3a. Warren G. Harding campaigns from his front porch, 1920.


3b. I campaign from Warren G. Harding's front porch, 2010.


4. Inside the innocuous-looking cabin at left here, birthplace of U.S. Grant, awaits a woman who's been sitting there for 44 years waiting for the opportunity to talk your ear off about it.


5. Be even more grateful that you didn't encounter the folksy tales of the animatronic Charlie Taft, son of William H.


6. Holding an awful book about William Henry Harrison in front of the awe-ful tomb of William Henry Harrison. (And the site of the birthplace of Benjamin Harrison, only grandson of a President to be President, is nearby.)


*Ohio has so many presidents because the Republican Party used to treat it as a presidential farm lot.
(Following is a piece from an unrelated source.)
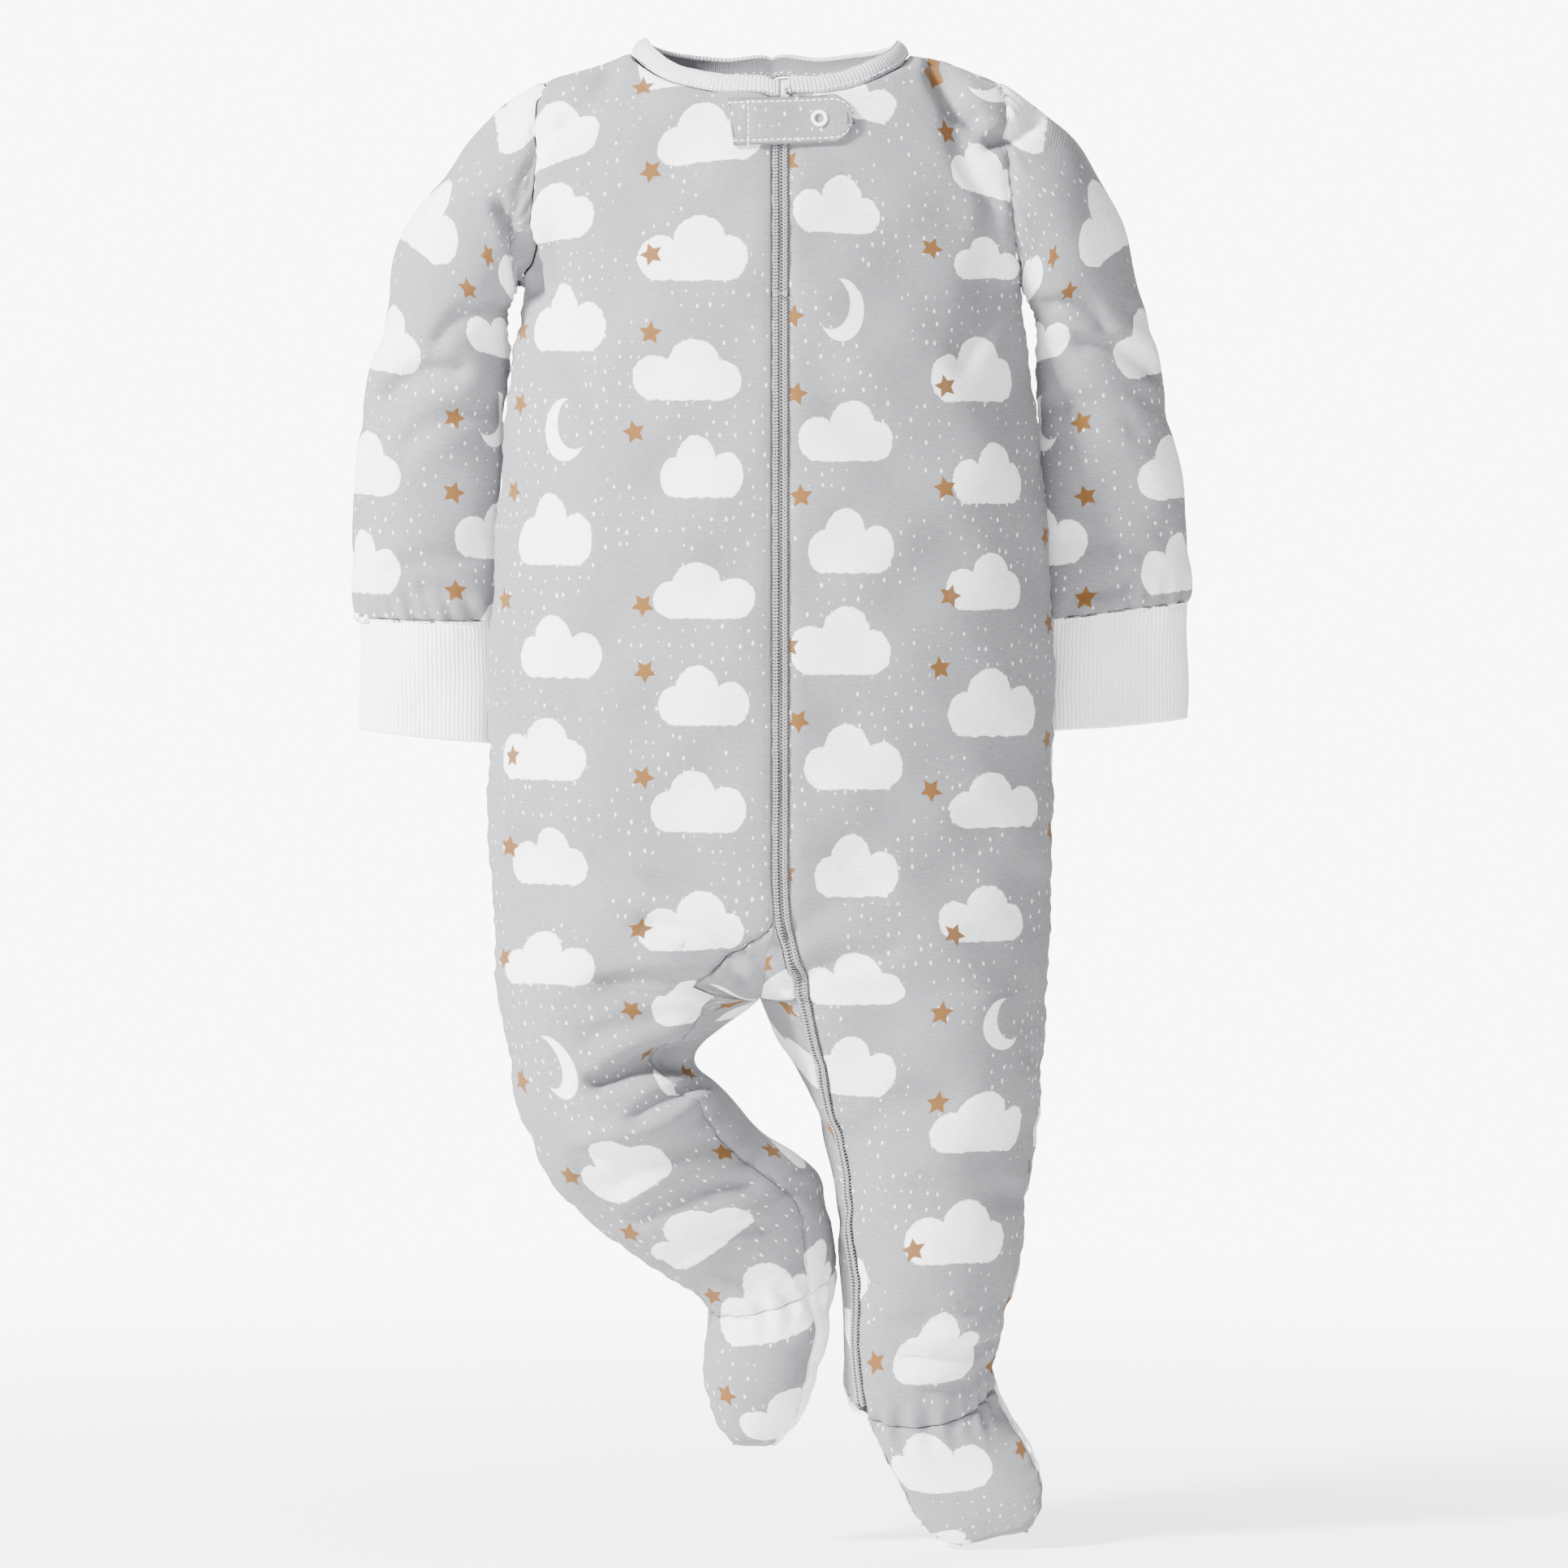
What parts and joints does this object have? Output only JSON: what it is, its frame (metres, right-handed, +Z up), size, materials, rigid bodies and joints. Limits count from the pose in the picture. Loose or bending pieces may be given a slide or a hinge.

Of the ten men who served as Republican presidential candidates between the end of the Civil War and 1920, seven - including seven of the eight who won - were born in Ohio.

Date: 2010-06-14 03:04 pm (UTC)
From: [identity profile] kate-schaefer.livejournal.com
It's sad when errors like thta are carved in stone, but at least that one looks like it's just printed on solumn plastic.

Date: 2010-06-14 03:05 pm (UTC)
From: [identity profile] kate-schaefer.livejournal.com
Er, solemn. Solumn plastic would be what columns are made of.

Date: 2010-06-14 03:15 pm (UTC)
From: [identity profile] kalimac.livejournal.com
It is; you have deduced the material correctly.

For errors actually carved in stone, a tombstone in a cemetery I visit regularly includes the motto "HE GAVE US STRENGHT".

Date: 2010-06-14 04:40 pm (UTC)
From: [identity profile] cakmpls.livejournal.com
I'm not sure what significance "how quickly" one can find it has, since one must read almost to the bottom of the plaque. I suppose some people might start at the bottom...

Date: 2010-06-14 05:10 pm (UTC)
From: [identity profile] kalimac.livejournal.com
Both my brother and I spotted it on quick browsing, and we didn't even know there'd be a tasty prize.

Date: 2010-06-14 05:42 pm (UTC)
From: [identity profile] cakmpls.livejournal.com
I think that a quick browsing is more likely if one doesn't know there is something to be spotted, isn't it? While when one knows there is something, one goes more slowly and carefully. I do, at least.

Date: 2010-06-14 08:33 pm (UTC)
From: [identity profile] benjd.livejournal.com
The awful book about William Henry Harrison appears to be priced on Amazon at $105!! Good heavens;it isn't worth even 1/10th of that. Thanks for your post, very creatively done with the photos. It was a great trip.

Date: 2010-06-15 02:24 am (UTC)
From: [identity profile] scribblerworks.livejournal.com
As my eye padded through the patter on the plaque, my brain-pan pondered whether I had plodded past a point to pique one, but before I proved that I had passed it by, I perceived it.